Two, Madhavi Mahadevan conveys the timelessness, and relevance of the story, in her descriptions of the India of 2000 years ago. “Swans and ducks headed on a northward flight, the clear sweet warble of cranes filled the air. The taller summits were still glossed over by white swathes of snow, but on the lower slopes the ice had begun to melt and the cascades were in full gush, the silvery mist creating a fine net of moonstones, aquamarines and emeralds. The mango blossoms had appeared, their delicate yellow green contrasting with the deeper shade of the leaves. Below us in the valley, a herd of elephants stepped out of the forest to drink at the river.” There are parts of India where you can see such scenes even today.
A good re-telling moves you to take another look at the original. The original draws attention to the author/authors. Who were the people who dreamed up these stories? Why do they seem so much like us not just in the characters they created, but in our dreams, aspirations, and world view. Most of all, in our dilemmas. The conflicts are many, deep and yet open to more than one conclusion.
To paraphrase one of the metaphors in the book, “the stars, eyes of the universes, millions of cold, unblinking eyes, gazed down at us” then as they do now.
Kunti's character has no colour. The author indicates that thing happen to Kunti - her liaison with Surya or her marriage to Pandu - without her taking any responsibility for them. There is no internal dialogue, no rationalization she provides for her actions. The only place where she seems to take some responsibility is calling herself a 'murderer' for the killing of the Nishada woman and her sons in the fire at Varanavata. Anyone familiar with the epic would know that the Nishada woman tried to poison the Pandavas - that incident has many shades of grey. This fine detail is conveniently left out by the author. Kunti in the Mahabharatha is a grand character.
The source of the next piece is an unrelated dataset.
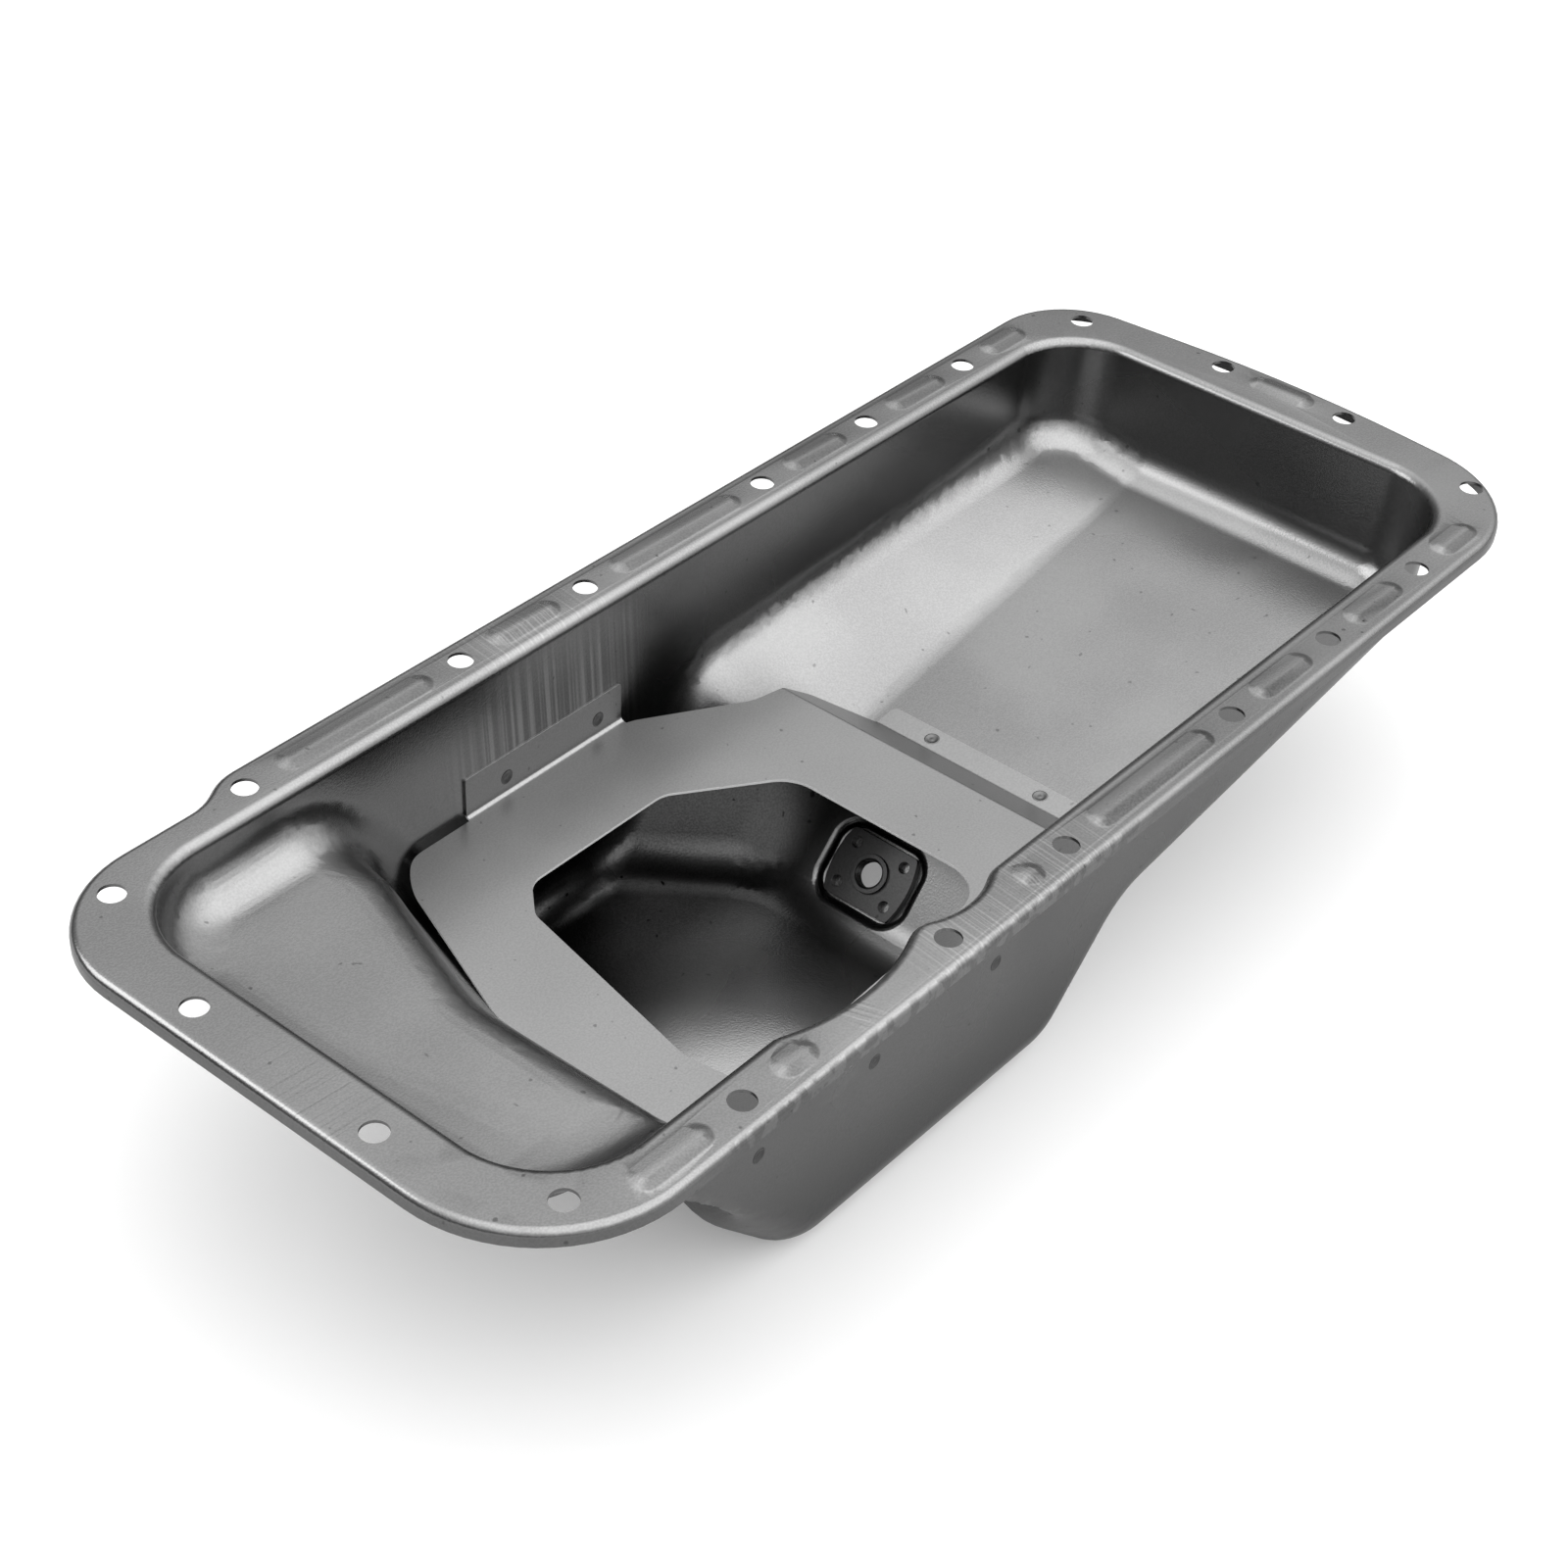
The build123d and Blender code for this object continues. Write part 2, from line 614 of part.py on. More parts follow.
def tray_outline():
    """Plan of the tray, cut to the sump sides and walls with a clearance."""
    rise = PAN_DEPTH - SHEET - TRAY_DEPTH - TRAY_SHEET
    near = moved(sump_lines(rise)[0], -TRAY_CLEARANCE)
    wall_y = HALF_TROUGH - (TRAY_DEPTH + TRAY_SHEET) * tan(SIDE_LEAN) - TRAY_BEND - TRAY_SHEET
    left = plan_line(90, (0, wall_y))
    edge_x = along(TRAY_NEAR_STATION)
    edge = plan_line(180, (edge_x, 0))
    foot_x = along(TRAY_FOOT_STATION)
    end_x = foot_x + TRAY_FOOT_LENGTH
    corners = [
        ((edge_x, -wall_y), TRAY_FOOT_RADIUS),
        ((along(TRAY_FOLD_STATION), -wall_y), TRAY_EDGE_RADIUS),
        ((foot_x, -TRAY_FOOT_RIGHT), TRAY_FOOT_RADIUS),
        ((end_x, -TRAY_FOOT_RIGHT), TRAY_FOOT_RADIUS),
        ((end_x, TRAY_FOOT_LEFT), TRAY_FOOT_RADIUS),
        ((foot_x, TRAY_FOOT_LEFT), TRAY_FOOT_RADIUS),
        ((along(TRAY_ELBOW[0]), TRAY_ELBOW[1]), TRAY_EDGE_RADIUS),
        ((along(TRAY_SHOULDER[0]), TRAY_SHOULDER[1]), TRAY_SHOULDER_RADIUS),
        ((along(TRAY_LEFT_WALL_END), wall_y), TRAY_WALL_RADIUS),
        (crossing(near, left), TRAY_LEFT_RADIUS),
        (crossing(edge, near), TRAY_NEAR_RADIUS),
    ]
    return face_at(0, [place for place, _ in corners], [radius for _, radius in corners])


def folded_section(points, thickness):
    """Section of a folded sheet under a line of points, as thick at the folds as between."""
    turns = []
    for (xa, za), (xb, zb) in zip(points, points[1:]):
        turns.append(math.atan2(zb - za, xb - xa))
    lower = []
    for index, (x, z) in enumerate(points):
        before = turns[max(index - 1, 0)]
        after = turns[min(index, len(turns) - 1)]
        middle = (before + after) / 2
        reach = thickness / math.cos((after - before) / 2)
        lower.append((x + reach * math.sin(middle), z - reach * math.cos(middle)))
    return make_face(Polyline(*points, *reversed(lower), close=True)), lower


def rounded_at(face, place, radius):
    """The face with its corner nearest a place rounded."""
    corner = face.vertices().sort_by_distance((place[0], place[1], 0))[0]
    return fillet(corner, radius)


def windage_tray():
    """Folded tray: flat deck with its opening, sloping strip, welded foot and two tabs."""
    deck = below(TRAY_DEPTH)
    fold_x = along(TRAY_FOLD_STATION)
    foot_x = along(TRAY_FOOT_STATION)
    lift = TRAY_SHEET / cos(FAR_FLOOR_SLOPE)
    start_x = along(TRAY_NEAR_STATION) - TRAY_FOOT_LENGTH
    end_x = foot_x + 2 * TRAY_FOOT_LENGTH
    points = (
        (start_x, deck),
        (fold_x, deck),
        (foot_x, far_floor(foot_x) + lift),
        (end_x, far_floor(end_x) + lift),
    )
    section, lower = folded_section(points, TRAY_SHEET)
    for upper_fold, lower_fold, hump in ((points[1], lower[1], True), (points[2], lower[2], False)):
        over = TRAY_BEND + TRAY_SHEET
        section = rounded_at(section, upper_fold, over if hump else TRAY_BEND)
        section = rounded_at(section, lower_fold, TRAY_BEND if hump else over)
    sheet = extrude(Plane.XZ * section, PAN_WIDTH, both=True)
    plan = tray_outline()
    cut = extrude(plan, PAN_DEPTH)
    opening = face_at(0, [(along(s), y) for s, y, _ in OPENING], [r for _, _, r in OPENING])
    tray = (sheet & cut) - extrude(opening, PAN_DEPTH)
    for (start, end), side in ((LEFT_TAB, 1), (RIGHT_TAB, -1)):
        tray = tray + wall_tab(start, end, side)
    for station, side in [(s, 1) for s in LEFT_WELDS] + [(s, -1) for s in RIGHT_WELDS]:
        plane = wall_plane(station, side, WELD_DEPTH, False)
        tray = tray - weld_dimple(plane * Pos(0, 0, TRAY_SHEET))
    weld_x = foot_x + TRAY_FOOT_LENGTH / 2
    for y in FOOT_WELDS:
        foot = Pos(weld_x, y, far_floor(weld_x) + lift) * Rot(0, -FAR_FLOOR_SLOPE, 0)
        tray = tray - weld_dimple(foot)
    return tray


def wall_tab(start, end, side):
    """Tab folded up from the deck against a side wall."""
    deck = below(TRAY_DEPTH)
    base = deck - TRAY_SHEET
    top = deck + TAB_HEIGHT
    outer = [HALF_TROUGH - (GASKET_FACE - z) * tan(SIDE_LEAN) for z in (base, top)]
    inner = [y - TRAY_SHEET / cos(SIDE_LEAN) for y in outer]
    inside = outer[0] - 6 * TRAY_BEND
    points = (
        (inside, base),
        (outer[0], base),
        (outer[1], top),
        (inner[1], top),
        (inner[0], deck),
        (inside, deck),
    )
    section = make_face(Polyline(*points, close=True))
    section = rounded_at(section, points[1], TRAY_BEND + TRAY_SHEET)
    section = rounded_at(section, points[4], TRAY_BEND)
    tab = Pos(along(start), 0, 0) * extrude(Plane.YZ * section, end - start)
    reach = 2 * TAB_HEIGHT
    front = RectangleRounded(end - start, reach, TAB_CORNER_RADIUS)
    middle = Pos(along((start + end) / 2), 0, top - reach / 2)
    tab = tab & (middle * extrude(Plane.XZ * front, PAN_WIDTH, both=True))
    return tab if side > 0 else mirror(tab, Plane.XZ)


os.makedirs("parts", exist_ok=True)
for name, make in (
    ("oil_pan_shell", oil_pan_shell),
    ("windage_tray", windage_tray),
    ("drain_nut_plate", drain_nut_plate),
):
    piece = make()
    print(name, "valid", piece.is_valid, "solids", len(piece.solids()), "volume", round(piece.volume))
    export_step(piece, f"parts/{name}.step")
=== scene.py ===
"""Engine oil pan: bare drawn steel shell, windage tray and drain nut plate, dressed for a render.

Lengths are metres in the part's own frame: X along the pan, Y across it, Z up from the underside
of the sump. Left is +Y, and near is -X. The pan's solids come from the frame. This file gives them
their skin and finish, with some light and shade painted into the steel, bends the near side of
the sump to its curved line, draws the tray's near left corner back from it, cuts the drain thread,
rings the spot welds, and adds the floor, the soft light and the camera.
"""
import math

import bmesh
import bpy
import numpy as np
from mathutils import Matrix, Vector


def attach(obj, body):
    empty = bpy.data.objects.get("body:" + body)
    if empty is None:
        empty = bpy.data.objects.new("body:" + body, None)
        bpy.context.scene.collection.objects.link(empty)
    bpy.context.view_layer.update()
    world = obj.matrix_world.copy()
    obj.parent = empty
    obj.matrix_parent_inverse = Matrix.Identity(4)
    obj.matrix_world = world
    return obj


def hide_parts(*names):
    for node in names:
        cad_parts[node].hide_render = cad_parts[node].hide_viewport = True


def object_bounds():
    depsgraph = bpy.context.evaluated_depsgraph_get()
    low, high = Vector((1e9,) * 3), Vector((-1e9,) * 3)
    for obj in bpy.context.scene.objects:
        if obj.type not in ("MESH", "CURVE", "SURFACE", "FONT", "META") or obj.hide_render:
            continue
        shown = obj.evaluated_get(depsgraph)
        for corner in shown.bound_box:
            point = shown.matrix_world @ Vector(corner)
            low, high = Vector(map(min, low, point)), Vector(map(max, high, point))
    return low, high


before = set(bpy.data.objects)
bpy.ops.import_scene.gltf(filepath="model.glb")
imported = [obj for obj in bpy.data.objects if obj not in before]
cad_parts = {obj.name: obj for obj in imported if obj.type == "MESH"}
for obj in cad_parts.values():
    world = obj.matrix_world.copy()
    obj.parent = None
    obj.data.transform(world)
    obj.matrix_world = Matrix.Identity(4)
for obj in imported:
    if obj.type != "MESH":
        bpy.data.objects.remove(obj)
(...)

Yes, survival is her priority, but she survives and thrives using her wits and wiles, and like all the characters in the Mahabharatha, grapples with the question of dharma. She certainly doesn't call dharma a way to subjugate women or anyone. Life doesn't flow past her - Kunti in the Mahabharatha takes responsibility for all her actions, including the summoning of Surya (flustered though she is), her marriage with Pandu, or the begetting of her children with Durvasa's mantra. The women of the Mahabharatha - Satyavati, Kunti, Draupadi, all negotiate the boundaries of power and define their power on their own terms. Life throws them curve balls, but they grapple with their dharma and rights and responsibilities and try to define their actions in those terms. Those internal battles find no place in 'The Kaunteyas'.
I should have been wary seeing that this is a Westland book, but what is with the incessent Hindi imposition on the rest of India? Why would Kunti or Gandhari or Draupadi wear a lehenga, or say 'Arre' or call their relatives chacha and bade bhaiyya?
The only thing I found readable about the book were the descriptions of nature and landscapes, although they did nothing to enhance the tale itself. There were minor allusions to the empire building that was the focus of the Mahabharatha, but it wasn't well developed.
There are instances of direct lifting of lines from other books - words straight from Dumbledore's mouth, for example - 'Humans have a knack for choosing precisely those things that are the worst for them', quoted verbatim by Durvasa in Part 1, Chapter 7.
On the whole, a rather flat, boring book that adds no value to our understanding of either Kunti or the Mahabharatha.